Dealerships with high completion rates typically also have:
- Standardized appraisal workflows that don't skip steps
- Better appraiser training on what constitutes a complete appraisal
- Faster appraisal-to-intake cycles (because you're catching issues early, not revisiting deals later)
- Lower rates of customer disputes on trade allowance (because the appraisal is documented and defensible)
- Fewer FTC audit findings and regulatory flags
Dealerships with low completion rates tend to rush appraisals, skip documentation steps to move deals faster, and discover odometer discrepancies weeks later , if they discover them at all.
In other words, this one metric predicts whether your front-end and fixed ops are operating with integrity or cutting corners.
The Legal Backdrop (You Need to Know This)
The FTC's Safeguards Rule requires dealers to implement reasonable controls to protect customer data and ensure transaction accuracy. Odometer disclosure is specifically called out in the Odometer Disclosure Act (49 U.S.C. § 32701) , dealers must disclose the vehicle's mileage accurately or face civil penalties up to $10,000 per violation.
State attorneys general and the FTC have been increasingly aggressive on this. And if your dealership is operating across state lines or as part of a dealer group, the compliance risk multiplies because each state has its own disclosure requirements layered on top of federal law.
Missing odometer disclosures aren't typically what causes a dealership to lose its license, but they're often the red flag that triggers a broader compliance audit. Once regulators are in your files, they look at everything: title handling, lender disclosure practices, advertising compliance, finance charge calculations. One sloppy metric often reveals systemic issues.
Think of odometer verification as the canary in the coal mine. If it's failing, something else in your compliance infrastructure probably is too.
How to Improve Your Completion Rate
Step 1: Measure It (Seriously)
Pull your appraisal data from the last 90 days. Count how many trade-ins have documented current mileage plus at least one historical cross-reference in the appraisal notes. Calculate the percentage. You probably won't like the number.

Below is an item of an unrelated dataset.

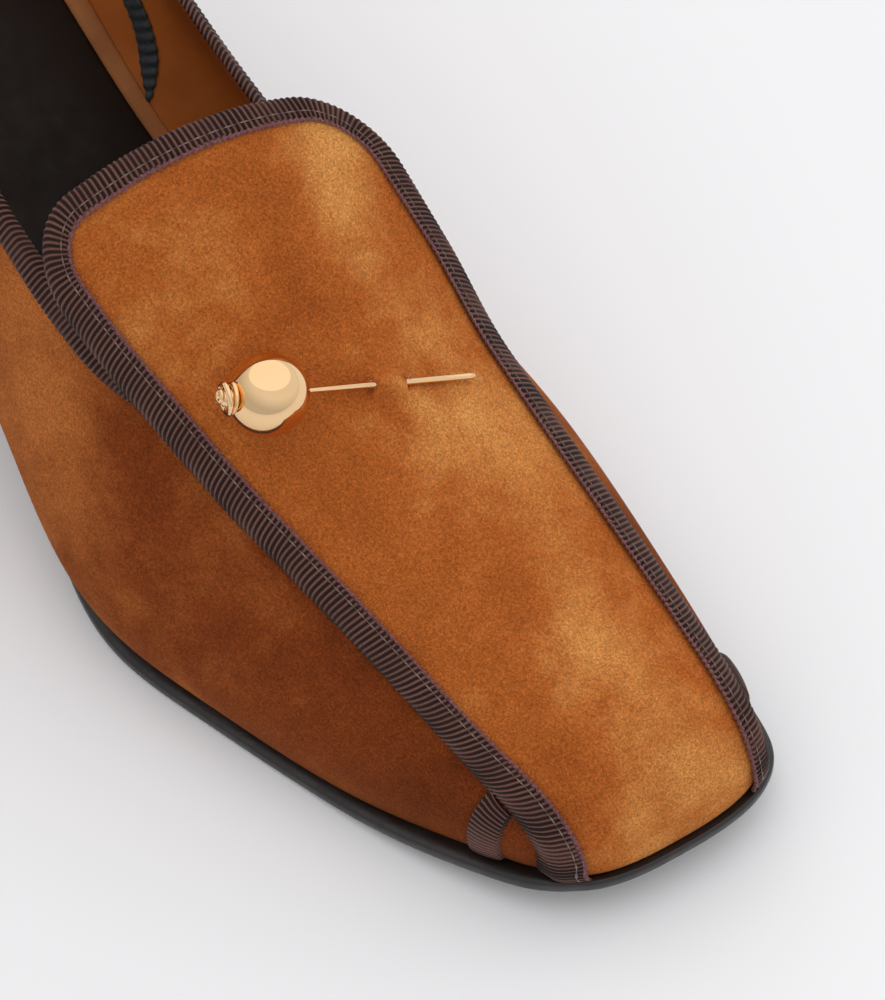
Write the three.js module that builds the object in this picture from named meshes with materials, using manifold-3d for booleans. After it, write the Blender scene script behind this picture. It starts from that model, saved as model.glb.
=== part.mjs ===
// A square-toed suede loafer pump for the right foot, in millimetres.
// +X points to the toe, +Y to the inner (big toe) side and +Z up. The origin is on the floor
// under the middle of the tread, the flat spot of the sole under the ball of the foot.
import * as THREE from 'three';
import { mergeVertices } from 'three/addons/utils/BufferGeometryUtils.js';
import Module from 'manifold-3d';

const wasm = await Module();
wasm.setup();

// Driving dimensions of the last, the form that the upper is pulled over
const LAST_LENGTH = 241;
const BALL_WIDTH = 78.5;
const INSTEP_HEIGHT = 66;
const HEEL_HEIGHT = 50;
const TOE_SPRING = 6.5;
const HEEL_ROUNDING = 28;
const TOE_ROUNDING = 11;
const TOE_ROLL = 17;
const TOE_SLANT = 0.14;
const TOE_MIDDLE = 3;
const HEEL_LEAN = 3.5;

// Walls, layers and clearances
const GAP = 0.3;
const UPPER_WALL = 1.4;
const APRON_WALL = 1.4;
const RIBBON_THICKNESS = 0.6;
const COLLAR_RIBBON_WIDTH = 2.9;
const RIBBON_WIDTH = 3.1;
const BINDING_GAP = 0.45;
const COLLAR_RIBBON_INSIDE = 3;
const SOLE_THICKNESS = 3.2;
const SOLE_EXTENSION = 2.1;
const SOLE_WAIST_EXTENSION = 0.6;
const SOLE_TOE_EXTENSION = 3.6;
const SOLE_EDGE_ROUNDING = 0.9;
const INSOLE_THICKNESS = 1.8;
const INSOLE_CLEARANCE = 0.5;
const INSOLE_TOE_CLEARANCE = 7;
const SOCK_THICKNESS = 1;
const SOCK_INSET = 2;

// Heel block and its top piece
const HEEL_SEAT_BACK = 1.6;
const HEEL_SEAT_LENGTH = 56;
const HEEL_TIP_LENGTH = 38;
const HEEL_TIP_WIDTH = 36;
const HEEL_TIP_BACK = 6;
const TOP_PIECE_THICKNESS = 5;
const HEEL_INSET = 0.8;

// Apron: the wide strap from the toe tip over the vamp, which ends as a free tongue
const TONGUE_TOP = 125.4;
const TONGUE_SLANT = 3.5;
const TONGUE_TILT = 4.8;
const TONGUE_CORNER = 9.5;
const TONGUE_ARCH = 8;
const APRON_LIFT_START = 168;
const TOE_FOLD_START = 176;
const TOE_FOLD_ROWS = 20;
const PLAN_SHARE = 0.9;
const APRON_GAP = 0.6;
const THROAT_CLEARANCE = 2.2;

// Collar opening
const COLLAR_JOIN = 141;
const THROAT = 153;
const COLLAR_RIBBON_END = 149;

// Ball pin
const BALL_RADIUS = 6.6;
const PIN_ROD_RADIUS = 0.55;
const PIN_BALL = { x: 0.657 * LAST_LENGTH, y: -0.158 * BALL_WIDTH };
const PIN_BRIDGE = { x: 0.6935 * LAST_LENGTH, y: 0.064 * BALL_WIDTH };
const PIN_BEYOND_BRIDGE = 16;
const BRIDGE_LENGTH = 6;
const BRIDGE_WIDTH = 5.6;
const BRIDGE_RISE = 3.2;
const CAP_RADIUS = 2.5;
const CAP_LENGTH = 3.4;

// Pleated trim inside the heel
const TRIM_WIDTH = 3;
const TRIM_THICKNESS = 0.8;

// Middle of the tread, which is the origin
const TREAD = { x: 0.71 * LAST_LENGTH, y: -1.6 };

// Sections of the last. Widths are shares of BALL_WIDTH and heights shares of INSTEP_HEIGHT.
// inner, outer: half widths; tuckInner, tuckOuter: how far the sole edge lies inside them;
// widest: height of the widest level; crown: height of the top; spread, rise: roundness.
const SECTIONS = [
  { at: 0.00, inner: 0.318, outer: 0.369, tuckInner: 0.038, tuckOuter: 0.038, widest: 0.258, crown: 1.440, spread: 2.40, rise: 2.20 },
  { at: 0.13, inner: 0.331, outer: 0.395, tuckInner: 0.038, tuckOuter: 0.038, widest: 0.258, crown: 1.390, spread: 2.35, rise: 2.00 },
  { at: 0.25, inner: 0.338, outer: 0.424, tuckInner: 0.076, tuckOuter: 0.064, widest: 0.242, crown: 1.150, spread: 2.15, rise: 1.70 },
  { at: 0.40, inner: 0.357, outer: 0.430, tuckInner: 0.146, tuckOuter: 0.092, widest: 0.212, crown: 0.970, spread: 1.85, rise: 1.40 },
  { at: 0.52, inner: 0.401, outer: 0.508, tuckInner: 0.102, tuckOuter: 0.076, widest: 0.189, crown: 0.963, spread: 1.65, rise: 1.45 },
  { at: 0.63, inner: 0.456, outer: 0.562, tuckInner: 0.038, tuckOuter: 0.040, widest: 0.152, crown: 0.800, spread: 1.80, rise: 1.70 },
  { at: 0.72, inner: 0.463, outer: 0.508, tuckInner: 0.025, tuckOuter: 0.028, widest: 0.121, crown: 0.617, spread: 2.00, rise: 1.90 },
  { at: 0.80, inner: 0.431, outer: 0.440, tuckInner: 0.019, tuckOuter: 0.019, widest: 0.106, crown: 0.490, spread: 2.20, rise: 2.00 },
  { at: 0.88, inner: 0.379, outer: 0.362, tuckInner: 0.015, tuckOuter: 0.015, widest: 0.091, crown: 0.377, spread: 2.40, rise: 2.10 },
  { at: 0.95, inner: 0.318, outer: 0.277, tuckInner: 0.013, tuckOuter: 0.013, widest: 0.076, crown: 0.303, spread: 2.60, rise: 2.20 },
  { at: 1.00, inner: 0.270, outer: 0.205, tuckInner: 0.010, tuckOuter: 0.010, widest: 0.061, crown: 0.258, spread: 2.70, rise: 2.20 },
];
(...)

Step 2: Standardize the Workflow
Create a checklist that every appraiser must complete before an appraisal is marked "complete." Include:
- Odometer reading photographed or documented
- Service history or title history checked
- Any mileage variance noted and explained
- Appraiser and date/time stamp
Tools like Dealer1 Solutions can enforce this workflow by requiring completion of specific fields before an appraisal can move to the next stage. You can't accidentally skip odometer verification if the system won't let you.
Step 3: Train Your Appraisers
Your team needs to understand why this matters legally, not just operationally. One hour of training on the Odometer Disclosure Act and FTC expectations will shift behavior faster than any process document.
Step 4: Audit Weekly
Pull a random sample of five appraisals each week. Check them against your completion criteria. Share the results with your appraisal team without judgment , frame it as quality assurance, not gotcha auditing.
The Real Cost of Skipping This
An FTC enforcement action over odometer disclosure can cost a dealership $50,000 to $250,000 in legal fees and settlements, depending on severity and volume of violations. Your insurance may or may not cover it. Your dealer license could be suspended or revoked. You lose customer trust in the market.
Compare that to the cost of implementing a standardized appraisal workflow with odometer verification built in: maybe 10 hours of appraiser training and 15 minutes of process time per appraisal. The ROI on compliance is not a close call.
Start Here, Tomorrow
Calculate your current odometer verification completion rate. Find out what percentage of your trade-ins in the last 30 days actually have documented mileage verification with a historical cross-check.
If it's below 90%, you have work to do. If it's above 95%, you're in good shape , but keep measuring it monthly because compliance culture erodes if you're not watching.
This is one of those metrics where the data tells you exactly what your dealership's compliance posture actually is, regardless of what you think it should be.
Don't wait for an FTC letter to find out.